Only the lines from the one containing "List this object's" through the end of the material are to be echoed, each exactly as it appears.

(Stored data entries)
**********

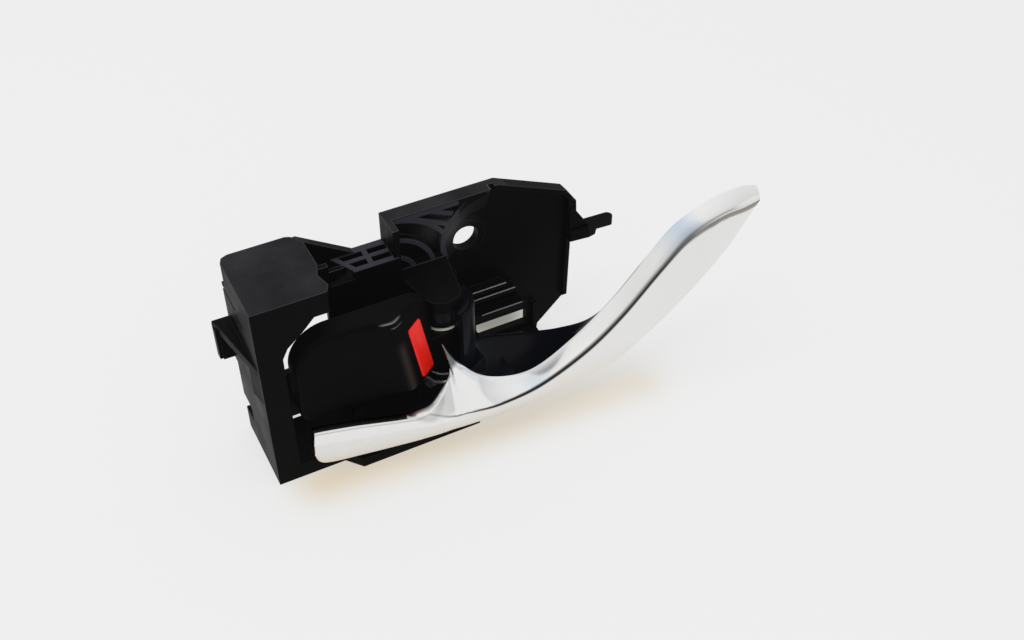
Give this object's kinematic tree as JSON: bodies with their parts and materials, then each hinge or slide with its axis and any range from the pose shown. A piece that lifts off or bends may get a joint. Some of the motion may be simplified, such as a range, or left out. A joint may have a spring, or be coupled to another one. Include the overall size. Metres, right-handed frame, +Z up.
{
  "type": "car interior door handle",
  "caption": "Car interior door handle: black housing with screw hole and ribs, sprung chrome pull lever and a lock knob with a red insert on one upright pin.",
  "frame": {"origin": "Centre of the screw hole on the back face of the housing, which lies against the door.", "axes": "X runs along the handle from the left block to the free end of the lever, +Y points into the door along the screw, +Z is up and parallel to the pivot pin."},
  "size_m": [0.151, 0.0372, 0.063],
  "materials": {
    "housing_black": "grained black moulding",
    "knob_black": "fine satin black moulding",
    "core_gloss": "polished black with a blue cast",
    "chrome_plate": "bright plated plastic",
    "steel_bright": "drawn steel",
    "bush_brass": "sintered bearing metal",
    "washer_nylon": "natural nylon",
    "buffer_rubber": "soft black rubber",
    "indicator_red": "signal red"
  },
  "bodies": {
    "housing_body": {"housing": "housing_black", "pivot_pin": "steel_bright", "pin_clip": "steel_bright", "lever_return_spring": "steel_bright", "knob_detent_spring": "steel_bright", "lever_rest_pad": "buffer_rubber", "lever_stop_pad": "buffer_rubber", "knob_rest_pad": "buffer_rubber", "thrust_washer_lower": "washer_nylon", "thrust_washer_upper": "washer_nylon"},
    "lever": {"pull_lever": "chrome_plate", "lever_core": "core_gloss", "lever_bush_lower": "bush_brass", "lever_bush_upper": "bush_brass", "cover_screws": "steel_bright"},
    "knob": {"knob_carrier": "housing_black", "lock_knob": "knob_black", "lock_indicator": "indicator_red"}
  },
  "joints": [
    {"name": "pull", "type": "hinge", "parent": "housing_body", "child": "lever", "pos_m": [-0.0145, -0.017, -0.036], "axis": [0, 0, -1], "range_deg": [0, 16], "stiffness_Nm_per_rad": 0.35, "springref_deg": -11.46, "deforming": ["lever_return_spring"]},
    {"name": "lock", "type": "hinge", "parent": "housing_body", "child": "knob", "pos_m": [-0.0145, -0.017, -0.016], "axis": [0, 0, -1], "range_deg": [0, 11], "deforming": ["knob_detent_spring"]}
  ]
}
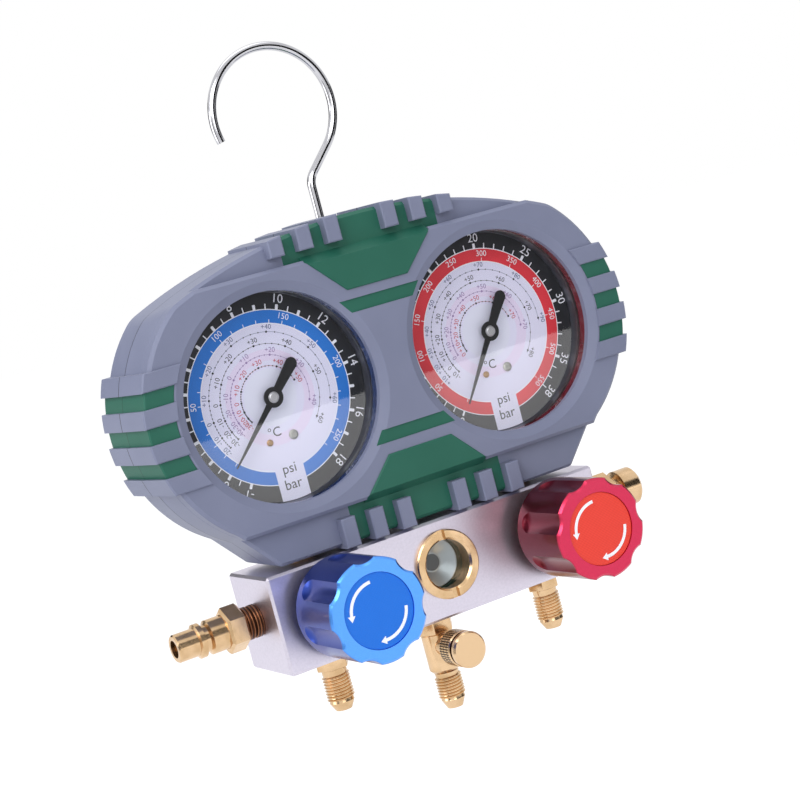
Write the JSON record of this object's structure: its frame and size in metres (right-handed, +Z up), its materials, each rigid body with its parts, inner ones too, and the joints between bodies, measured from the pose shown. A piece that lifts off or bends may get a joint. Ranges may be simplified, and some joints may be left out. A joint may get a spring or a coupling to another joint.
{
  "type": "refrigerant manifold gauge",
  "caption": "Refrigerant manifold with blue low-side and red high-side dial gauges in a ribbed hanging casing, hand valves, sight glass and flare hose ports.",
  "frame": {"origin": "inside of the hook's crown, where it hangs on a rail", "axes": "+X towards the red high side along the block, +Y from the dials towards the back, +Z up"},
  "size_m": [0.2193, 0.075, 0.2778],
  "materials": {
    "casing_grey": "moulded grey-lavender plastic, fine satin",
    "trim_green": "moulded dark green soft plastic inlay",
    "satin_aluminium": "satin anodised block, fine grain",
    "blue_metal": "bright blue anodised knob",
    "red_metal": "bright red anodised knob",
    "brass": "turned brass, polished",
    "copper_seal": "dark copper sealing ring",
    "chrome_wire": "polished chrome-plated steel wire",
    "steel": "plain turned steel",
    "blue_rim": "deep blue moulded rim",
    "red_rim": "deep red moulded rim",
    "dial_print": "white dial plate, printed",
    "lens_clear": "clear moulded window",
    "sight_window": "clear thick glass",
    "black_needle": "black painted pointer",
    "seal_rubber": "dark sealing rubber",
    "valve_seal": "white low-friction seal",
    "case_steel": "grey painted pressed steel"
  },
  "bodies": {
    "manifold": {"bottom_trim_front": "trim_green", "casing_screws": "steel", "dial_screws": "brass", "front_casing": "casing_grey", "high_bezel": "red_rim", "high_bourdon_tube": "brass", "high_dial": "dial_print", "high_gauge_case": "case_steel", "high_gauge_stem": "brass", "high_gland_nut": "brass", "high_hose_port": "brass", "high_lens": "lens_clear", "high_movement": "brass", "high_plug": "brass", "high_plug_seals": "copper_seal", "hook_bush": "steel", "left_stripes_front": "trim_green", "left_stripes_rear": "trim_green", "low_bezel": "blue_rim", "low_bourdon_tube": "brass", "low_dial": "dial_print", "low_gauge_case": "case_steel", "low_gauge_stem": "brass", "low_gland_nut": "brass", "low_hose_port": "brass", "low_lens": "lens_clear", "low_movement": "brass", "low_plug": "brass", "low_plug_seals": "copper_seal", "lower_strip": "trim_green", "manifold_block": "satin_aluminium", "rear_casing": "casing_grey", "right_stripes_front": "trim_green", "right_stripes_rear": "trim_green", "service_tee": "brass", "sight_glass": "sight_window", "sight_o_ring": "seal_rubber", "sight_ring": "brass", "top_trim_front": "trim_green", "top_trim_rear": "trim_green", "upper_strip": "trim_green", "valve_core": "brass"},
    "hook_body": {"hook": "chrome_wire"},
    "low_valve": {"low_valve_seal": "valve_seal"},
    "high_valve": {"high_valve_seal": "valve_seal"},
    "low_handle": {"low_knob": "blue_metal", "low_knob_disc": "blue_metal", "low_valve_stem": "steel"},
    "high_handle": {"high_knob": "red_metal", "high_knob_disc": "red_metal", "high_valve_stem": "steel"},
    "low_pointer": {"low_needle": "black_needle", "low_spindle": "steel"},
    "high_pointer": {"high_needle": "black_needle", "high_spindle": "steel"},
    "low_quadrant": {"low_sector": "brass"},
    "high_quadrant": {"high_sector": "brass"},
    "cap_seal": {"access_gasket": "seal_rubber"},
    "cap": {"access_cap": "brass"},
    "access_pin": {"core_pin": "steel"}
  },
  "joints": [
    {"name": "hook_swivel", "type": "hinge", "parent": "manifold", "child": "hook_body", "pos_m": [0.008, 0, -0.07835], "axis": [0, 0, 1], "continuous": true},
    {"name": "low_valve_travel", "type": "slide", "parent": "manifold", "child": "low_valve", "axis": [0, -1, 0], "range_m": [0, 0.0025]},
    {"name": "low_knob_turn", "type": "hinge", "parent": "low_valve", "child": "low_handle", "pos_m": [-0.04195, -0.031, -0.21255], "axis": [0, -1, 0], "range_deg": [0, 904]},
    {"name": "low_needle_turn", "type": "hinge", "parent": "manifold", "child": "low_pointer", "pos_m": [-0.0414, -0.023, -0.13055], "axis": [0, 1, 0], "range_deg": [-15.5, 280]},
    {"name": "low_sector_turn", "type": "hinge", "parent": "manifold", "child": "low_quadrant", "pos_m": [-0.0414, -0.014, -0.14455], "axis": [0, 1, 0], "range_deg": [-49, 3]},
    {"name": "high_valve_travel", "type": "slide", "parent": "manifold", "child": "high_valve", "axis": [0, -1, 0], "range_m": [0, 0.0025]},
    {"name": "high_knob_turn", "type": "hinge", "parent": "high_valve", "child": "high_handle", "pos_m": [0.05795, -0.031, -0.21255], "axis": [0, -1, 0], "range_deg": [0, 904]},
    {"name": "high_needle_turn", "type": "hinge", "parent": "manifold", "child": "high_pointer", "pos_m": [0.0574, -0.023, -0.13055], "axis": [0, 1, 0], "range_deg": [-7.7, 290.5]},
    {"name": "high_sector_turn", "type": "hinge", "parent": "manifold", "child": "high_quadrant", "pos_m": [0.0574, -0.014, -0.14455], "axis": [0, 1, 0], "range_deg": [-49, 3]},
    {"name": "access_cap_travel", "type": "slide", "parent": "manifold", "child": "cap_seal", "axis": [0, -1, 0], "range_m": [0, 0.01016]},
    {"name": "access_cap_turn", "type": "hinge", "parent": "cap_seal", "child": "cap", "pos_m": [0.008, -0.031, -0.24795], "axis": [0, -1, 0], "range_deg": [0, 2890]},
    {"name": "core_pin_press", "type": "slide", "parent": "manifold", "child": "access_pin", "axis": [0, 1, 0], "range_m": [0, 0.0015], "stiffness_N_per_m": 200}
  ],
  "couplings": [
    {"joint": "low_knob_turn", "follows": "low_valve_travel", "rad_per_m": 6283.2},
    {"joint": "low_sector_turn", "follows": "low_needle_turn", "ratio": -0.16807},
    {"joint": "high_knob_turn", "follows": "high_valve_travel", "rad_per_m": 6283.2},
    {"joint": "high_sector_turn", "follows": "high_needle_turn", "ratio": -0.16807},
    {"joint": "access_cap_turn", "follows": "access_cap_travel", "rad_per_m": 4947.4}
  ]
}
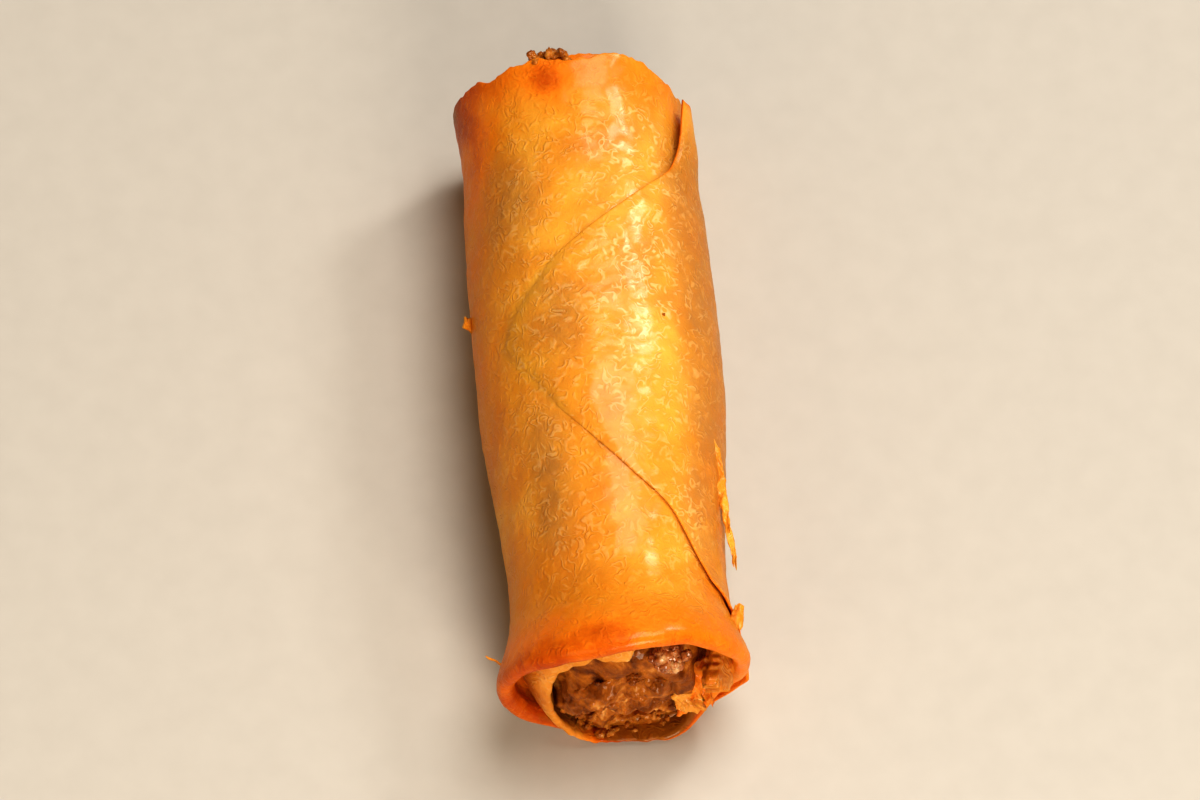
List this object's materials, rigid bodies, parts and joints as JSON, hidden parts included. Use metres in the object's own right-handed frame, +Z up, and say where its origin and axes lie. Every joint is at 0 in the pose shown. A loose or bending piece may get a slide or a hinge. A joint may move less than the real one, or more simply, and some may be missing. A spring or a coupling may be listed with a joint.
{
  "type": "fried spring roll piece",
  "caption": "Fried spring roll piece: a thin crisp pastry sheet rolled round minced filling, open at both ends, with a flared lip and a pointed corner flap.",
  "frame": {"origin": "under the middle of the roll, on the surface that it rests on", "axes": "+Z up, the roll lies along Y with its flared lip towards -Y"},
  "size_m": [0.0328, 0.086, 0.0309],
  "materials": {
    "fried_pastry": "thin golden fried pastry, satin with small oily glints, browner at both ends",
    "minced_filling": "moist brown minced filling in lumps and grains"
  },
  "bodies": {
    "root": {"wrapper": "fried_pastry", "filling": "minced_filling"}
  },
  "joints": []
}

**********

**Answer to this problem**
List this object's materials, rigid bodies, parts and joints as JSON, hidden parts included. Use metres in the object's own right-handed frame, +Z up, and say where its origin and axes lie. Every joint is at 0 in the pose shown. A loose or bending piece may get a slide or a hinge. A joint may move less than the real one, or more simply, and some may be missing. A spring or a coupling may be listed with a joint.
{
  "type": "fried spring roll piece",
  "caption": "Fried spring roll piece: a thin crisp pastry sheet rolled round minced filling, open at both ends, with a flared lip and a pointed corner flap.",
  "frame": {"origin": "under the middle of the roll, on the surface that it rests on", "axes": "+Z up, the roll lies along Y with its flared lip towards -Y"},
  "size_m": [0.0328, 0.086, 0.0309],
  "materials": {
    "fried_pastry": "thin golden fried pastry, satin with small oily glints, browner at both ends",
    "minced_filling": "moist brown minced filling in lumps and grains"
  },
  "bodies": {
    "root": {"wrapper": "fried_pastry", "filling": "minced_filling"}
  },
  "joints": []
}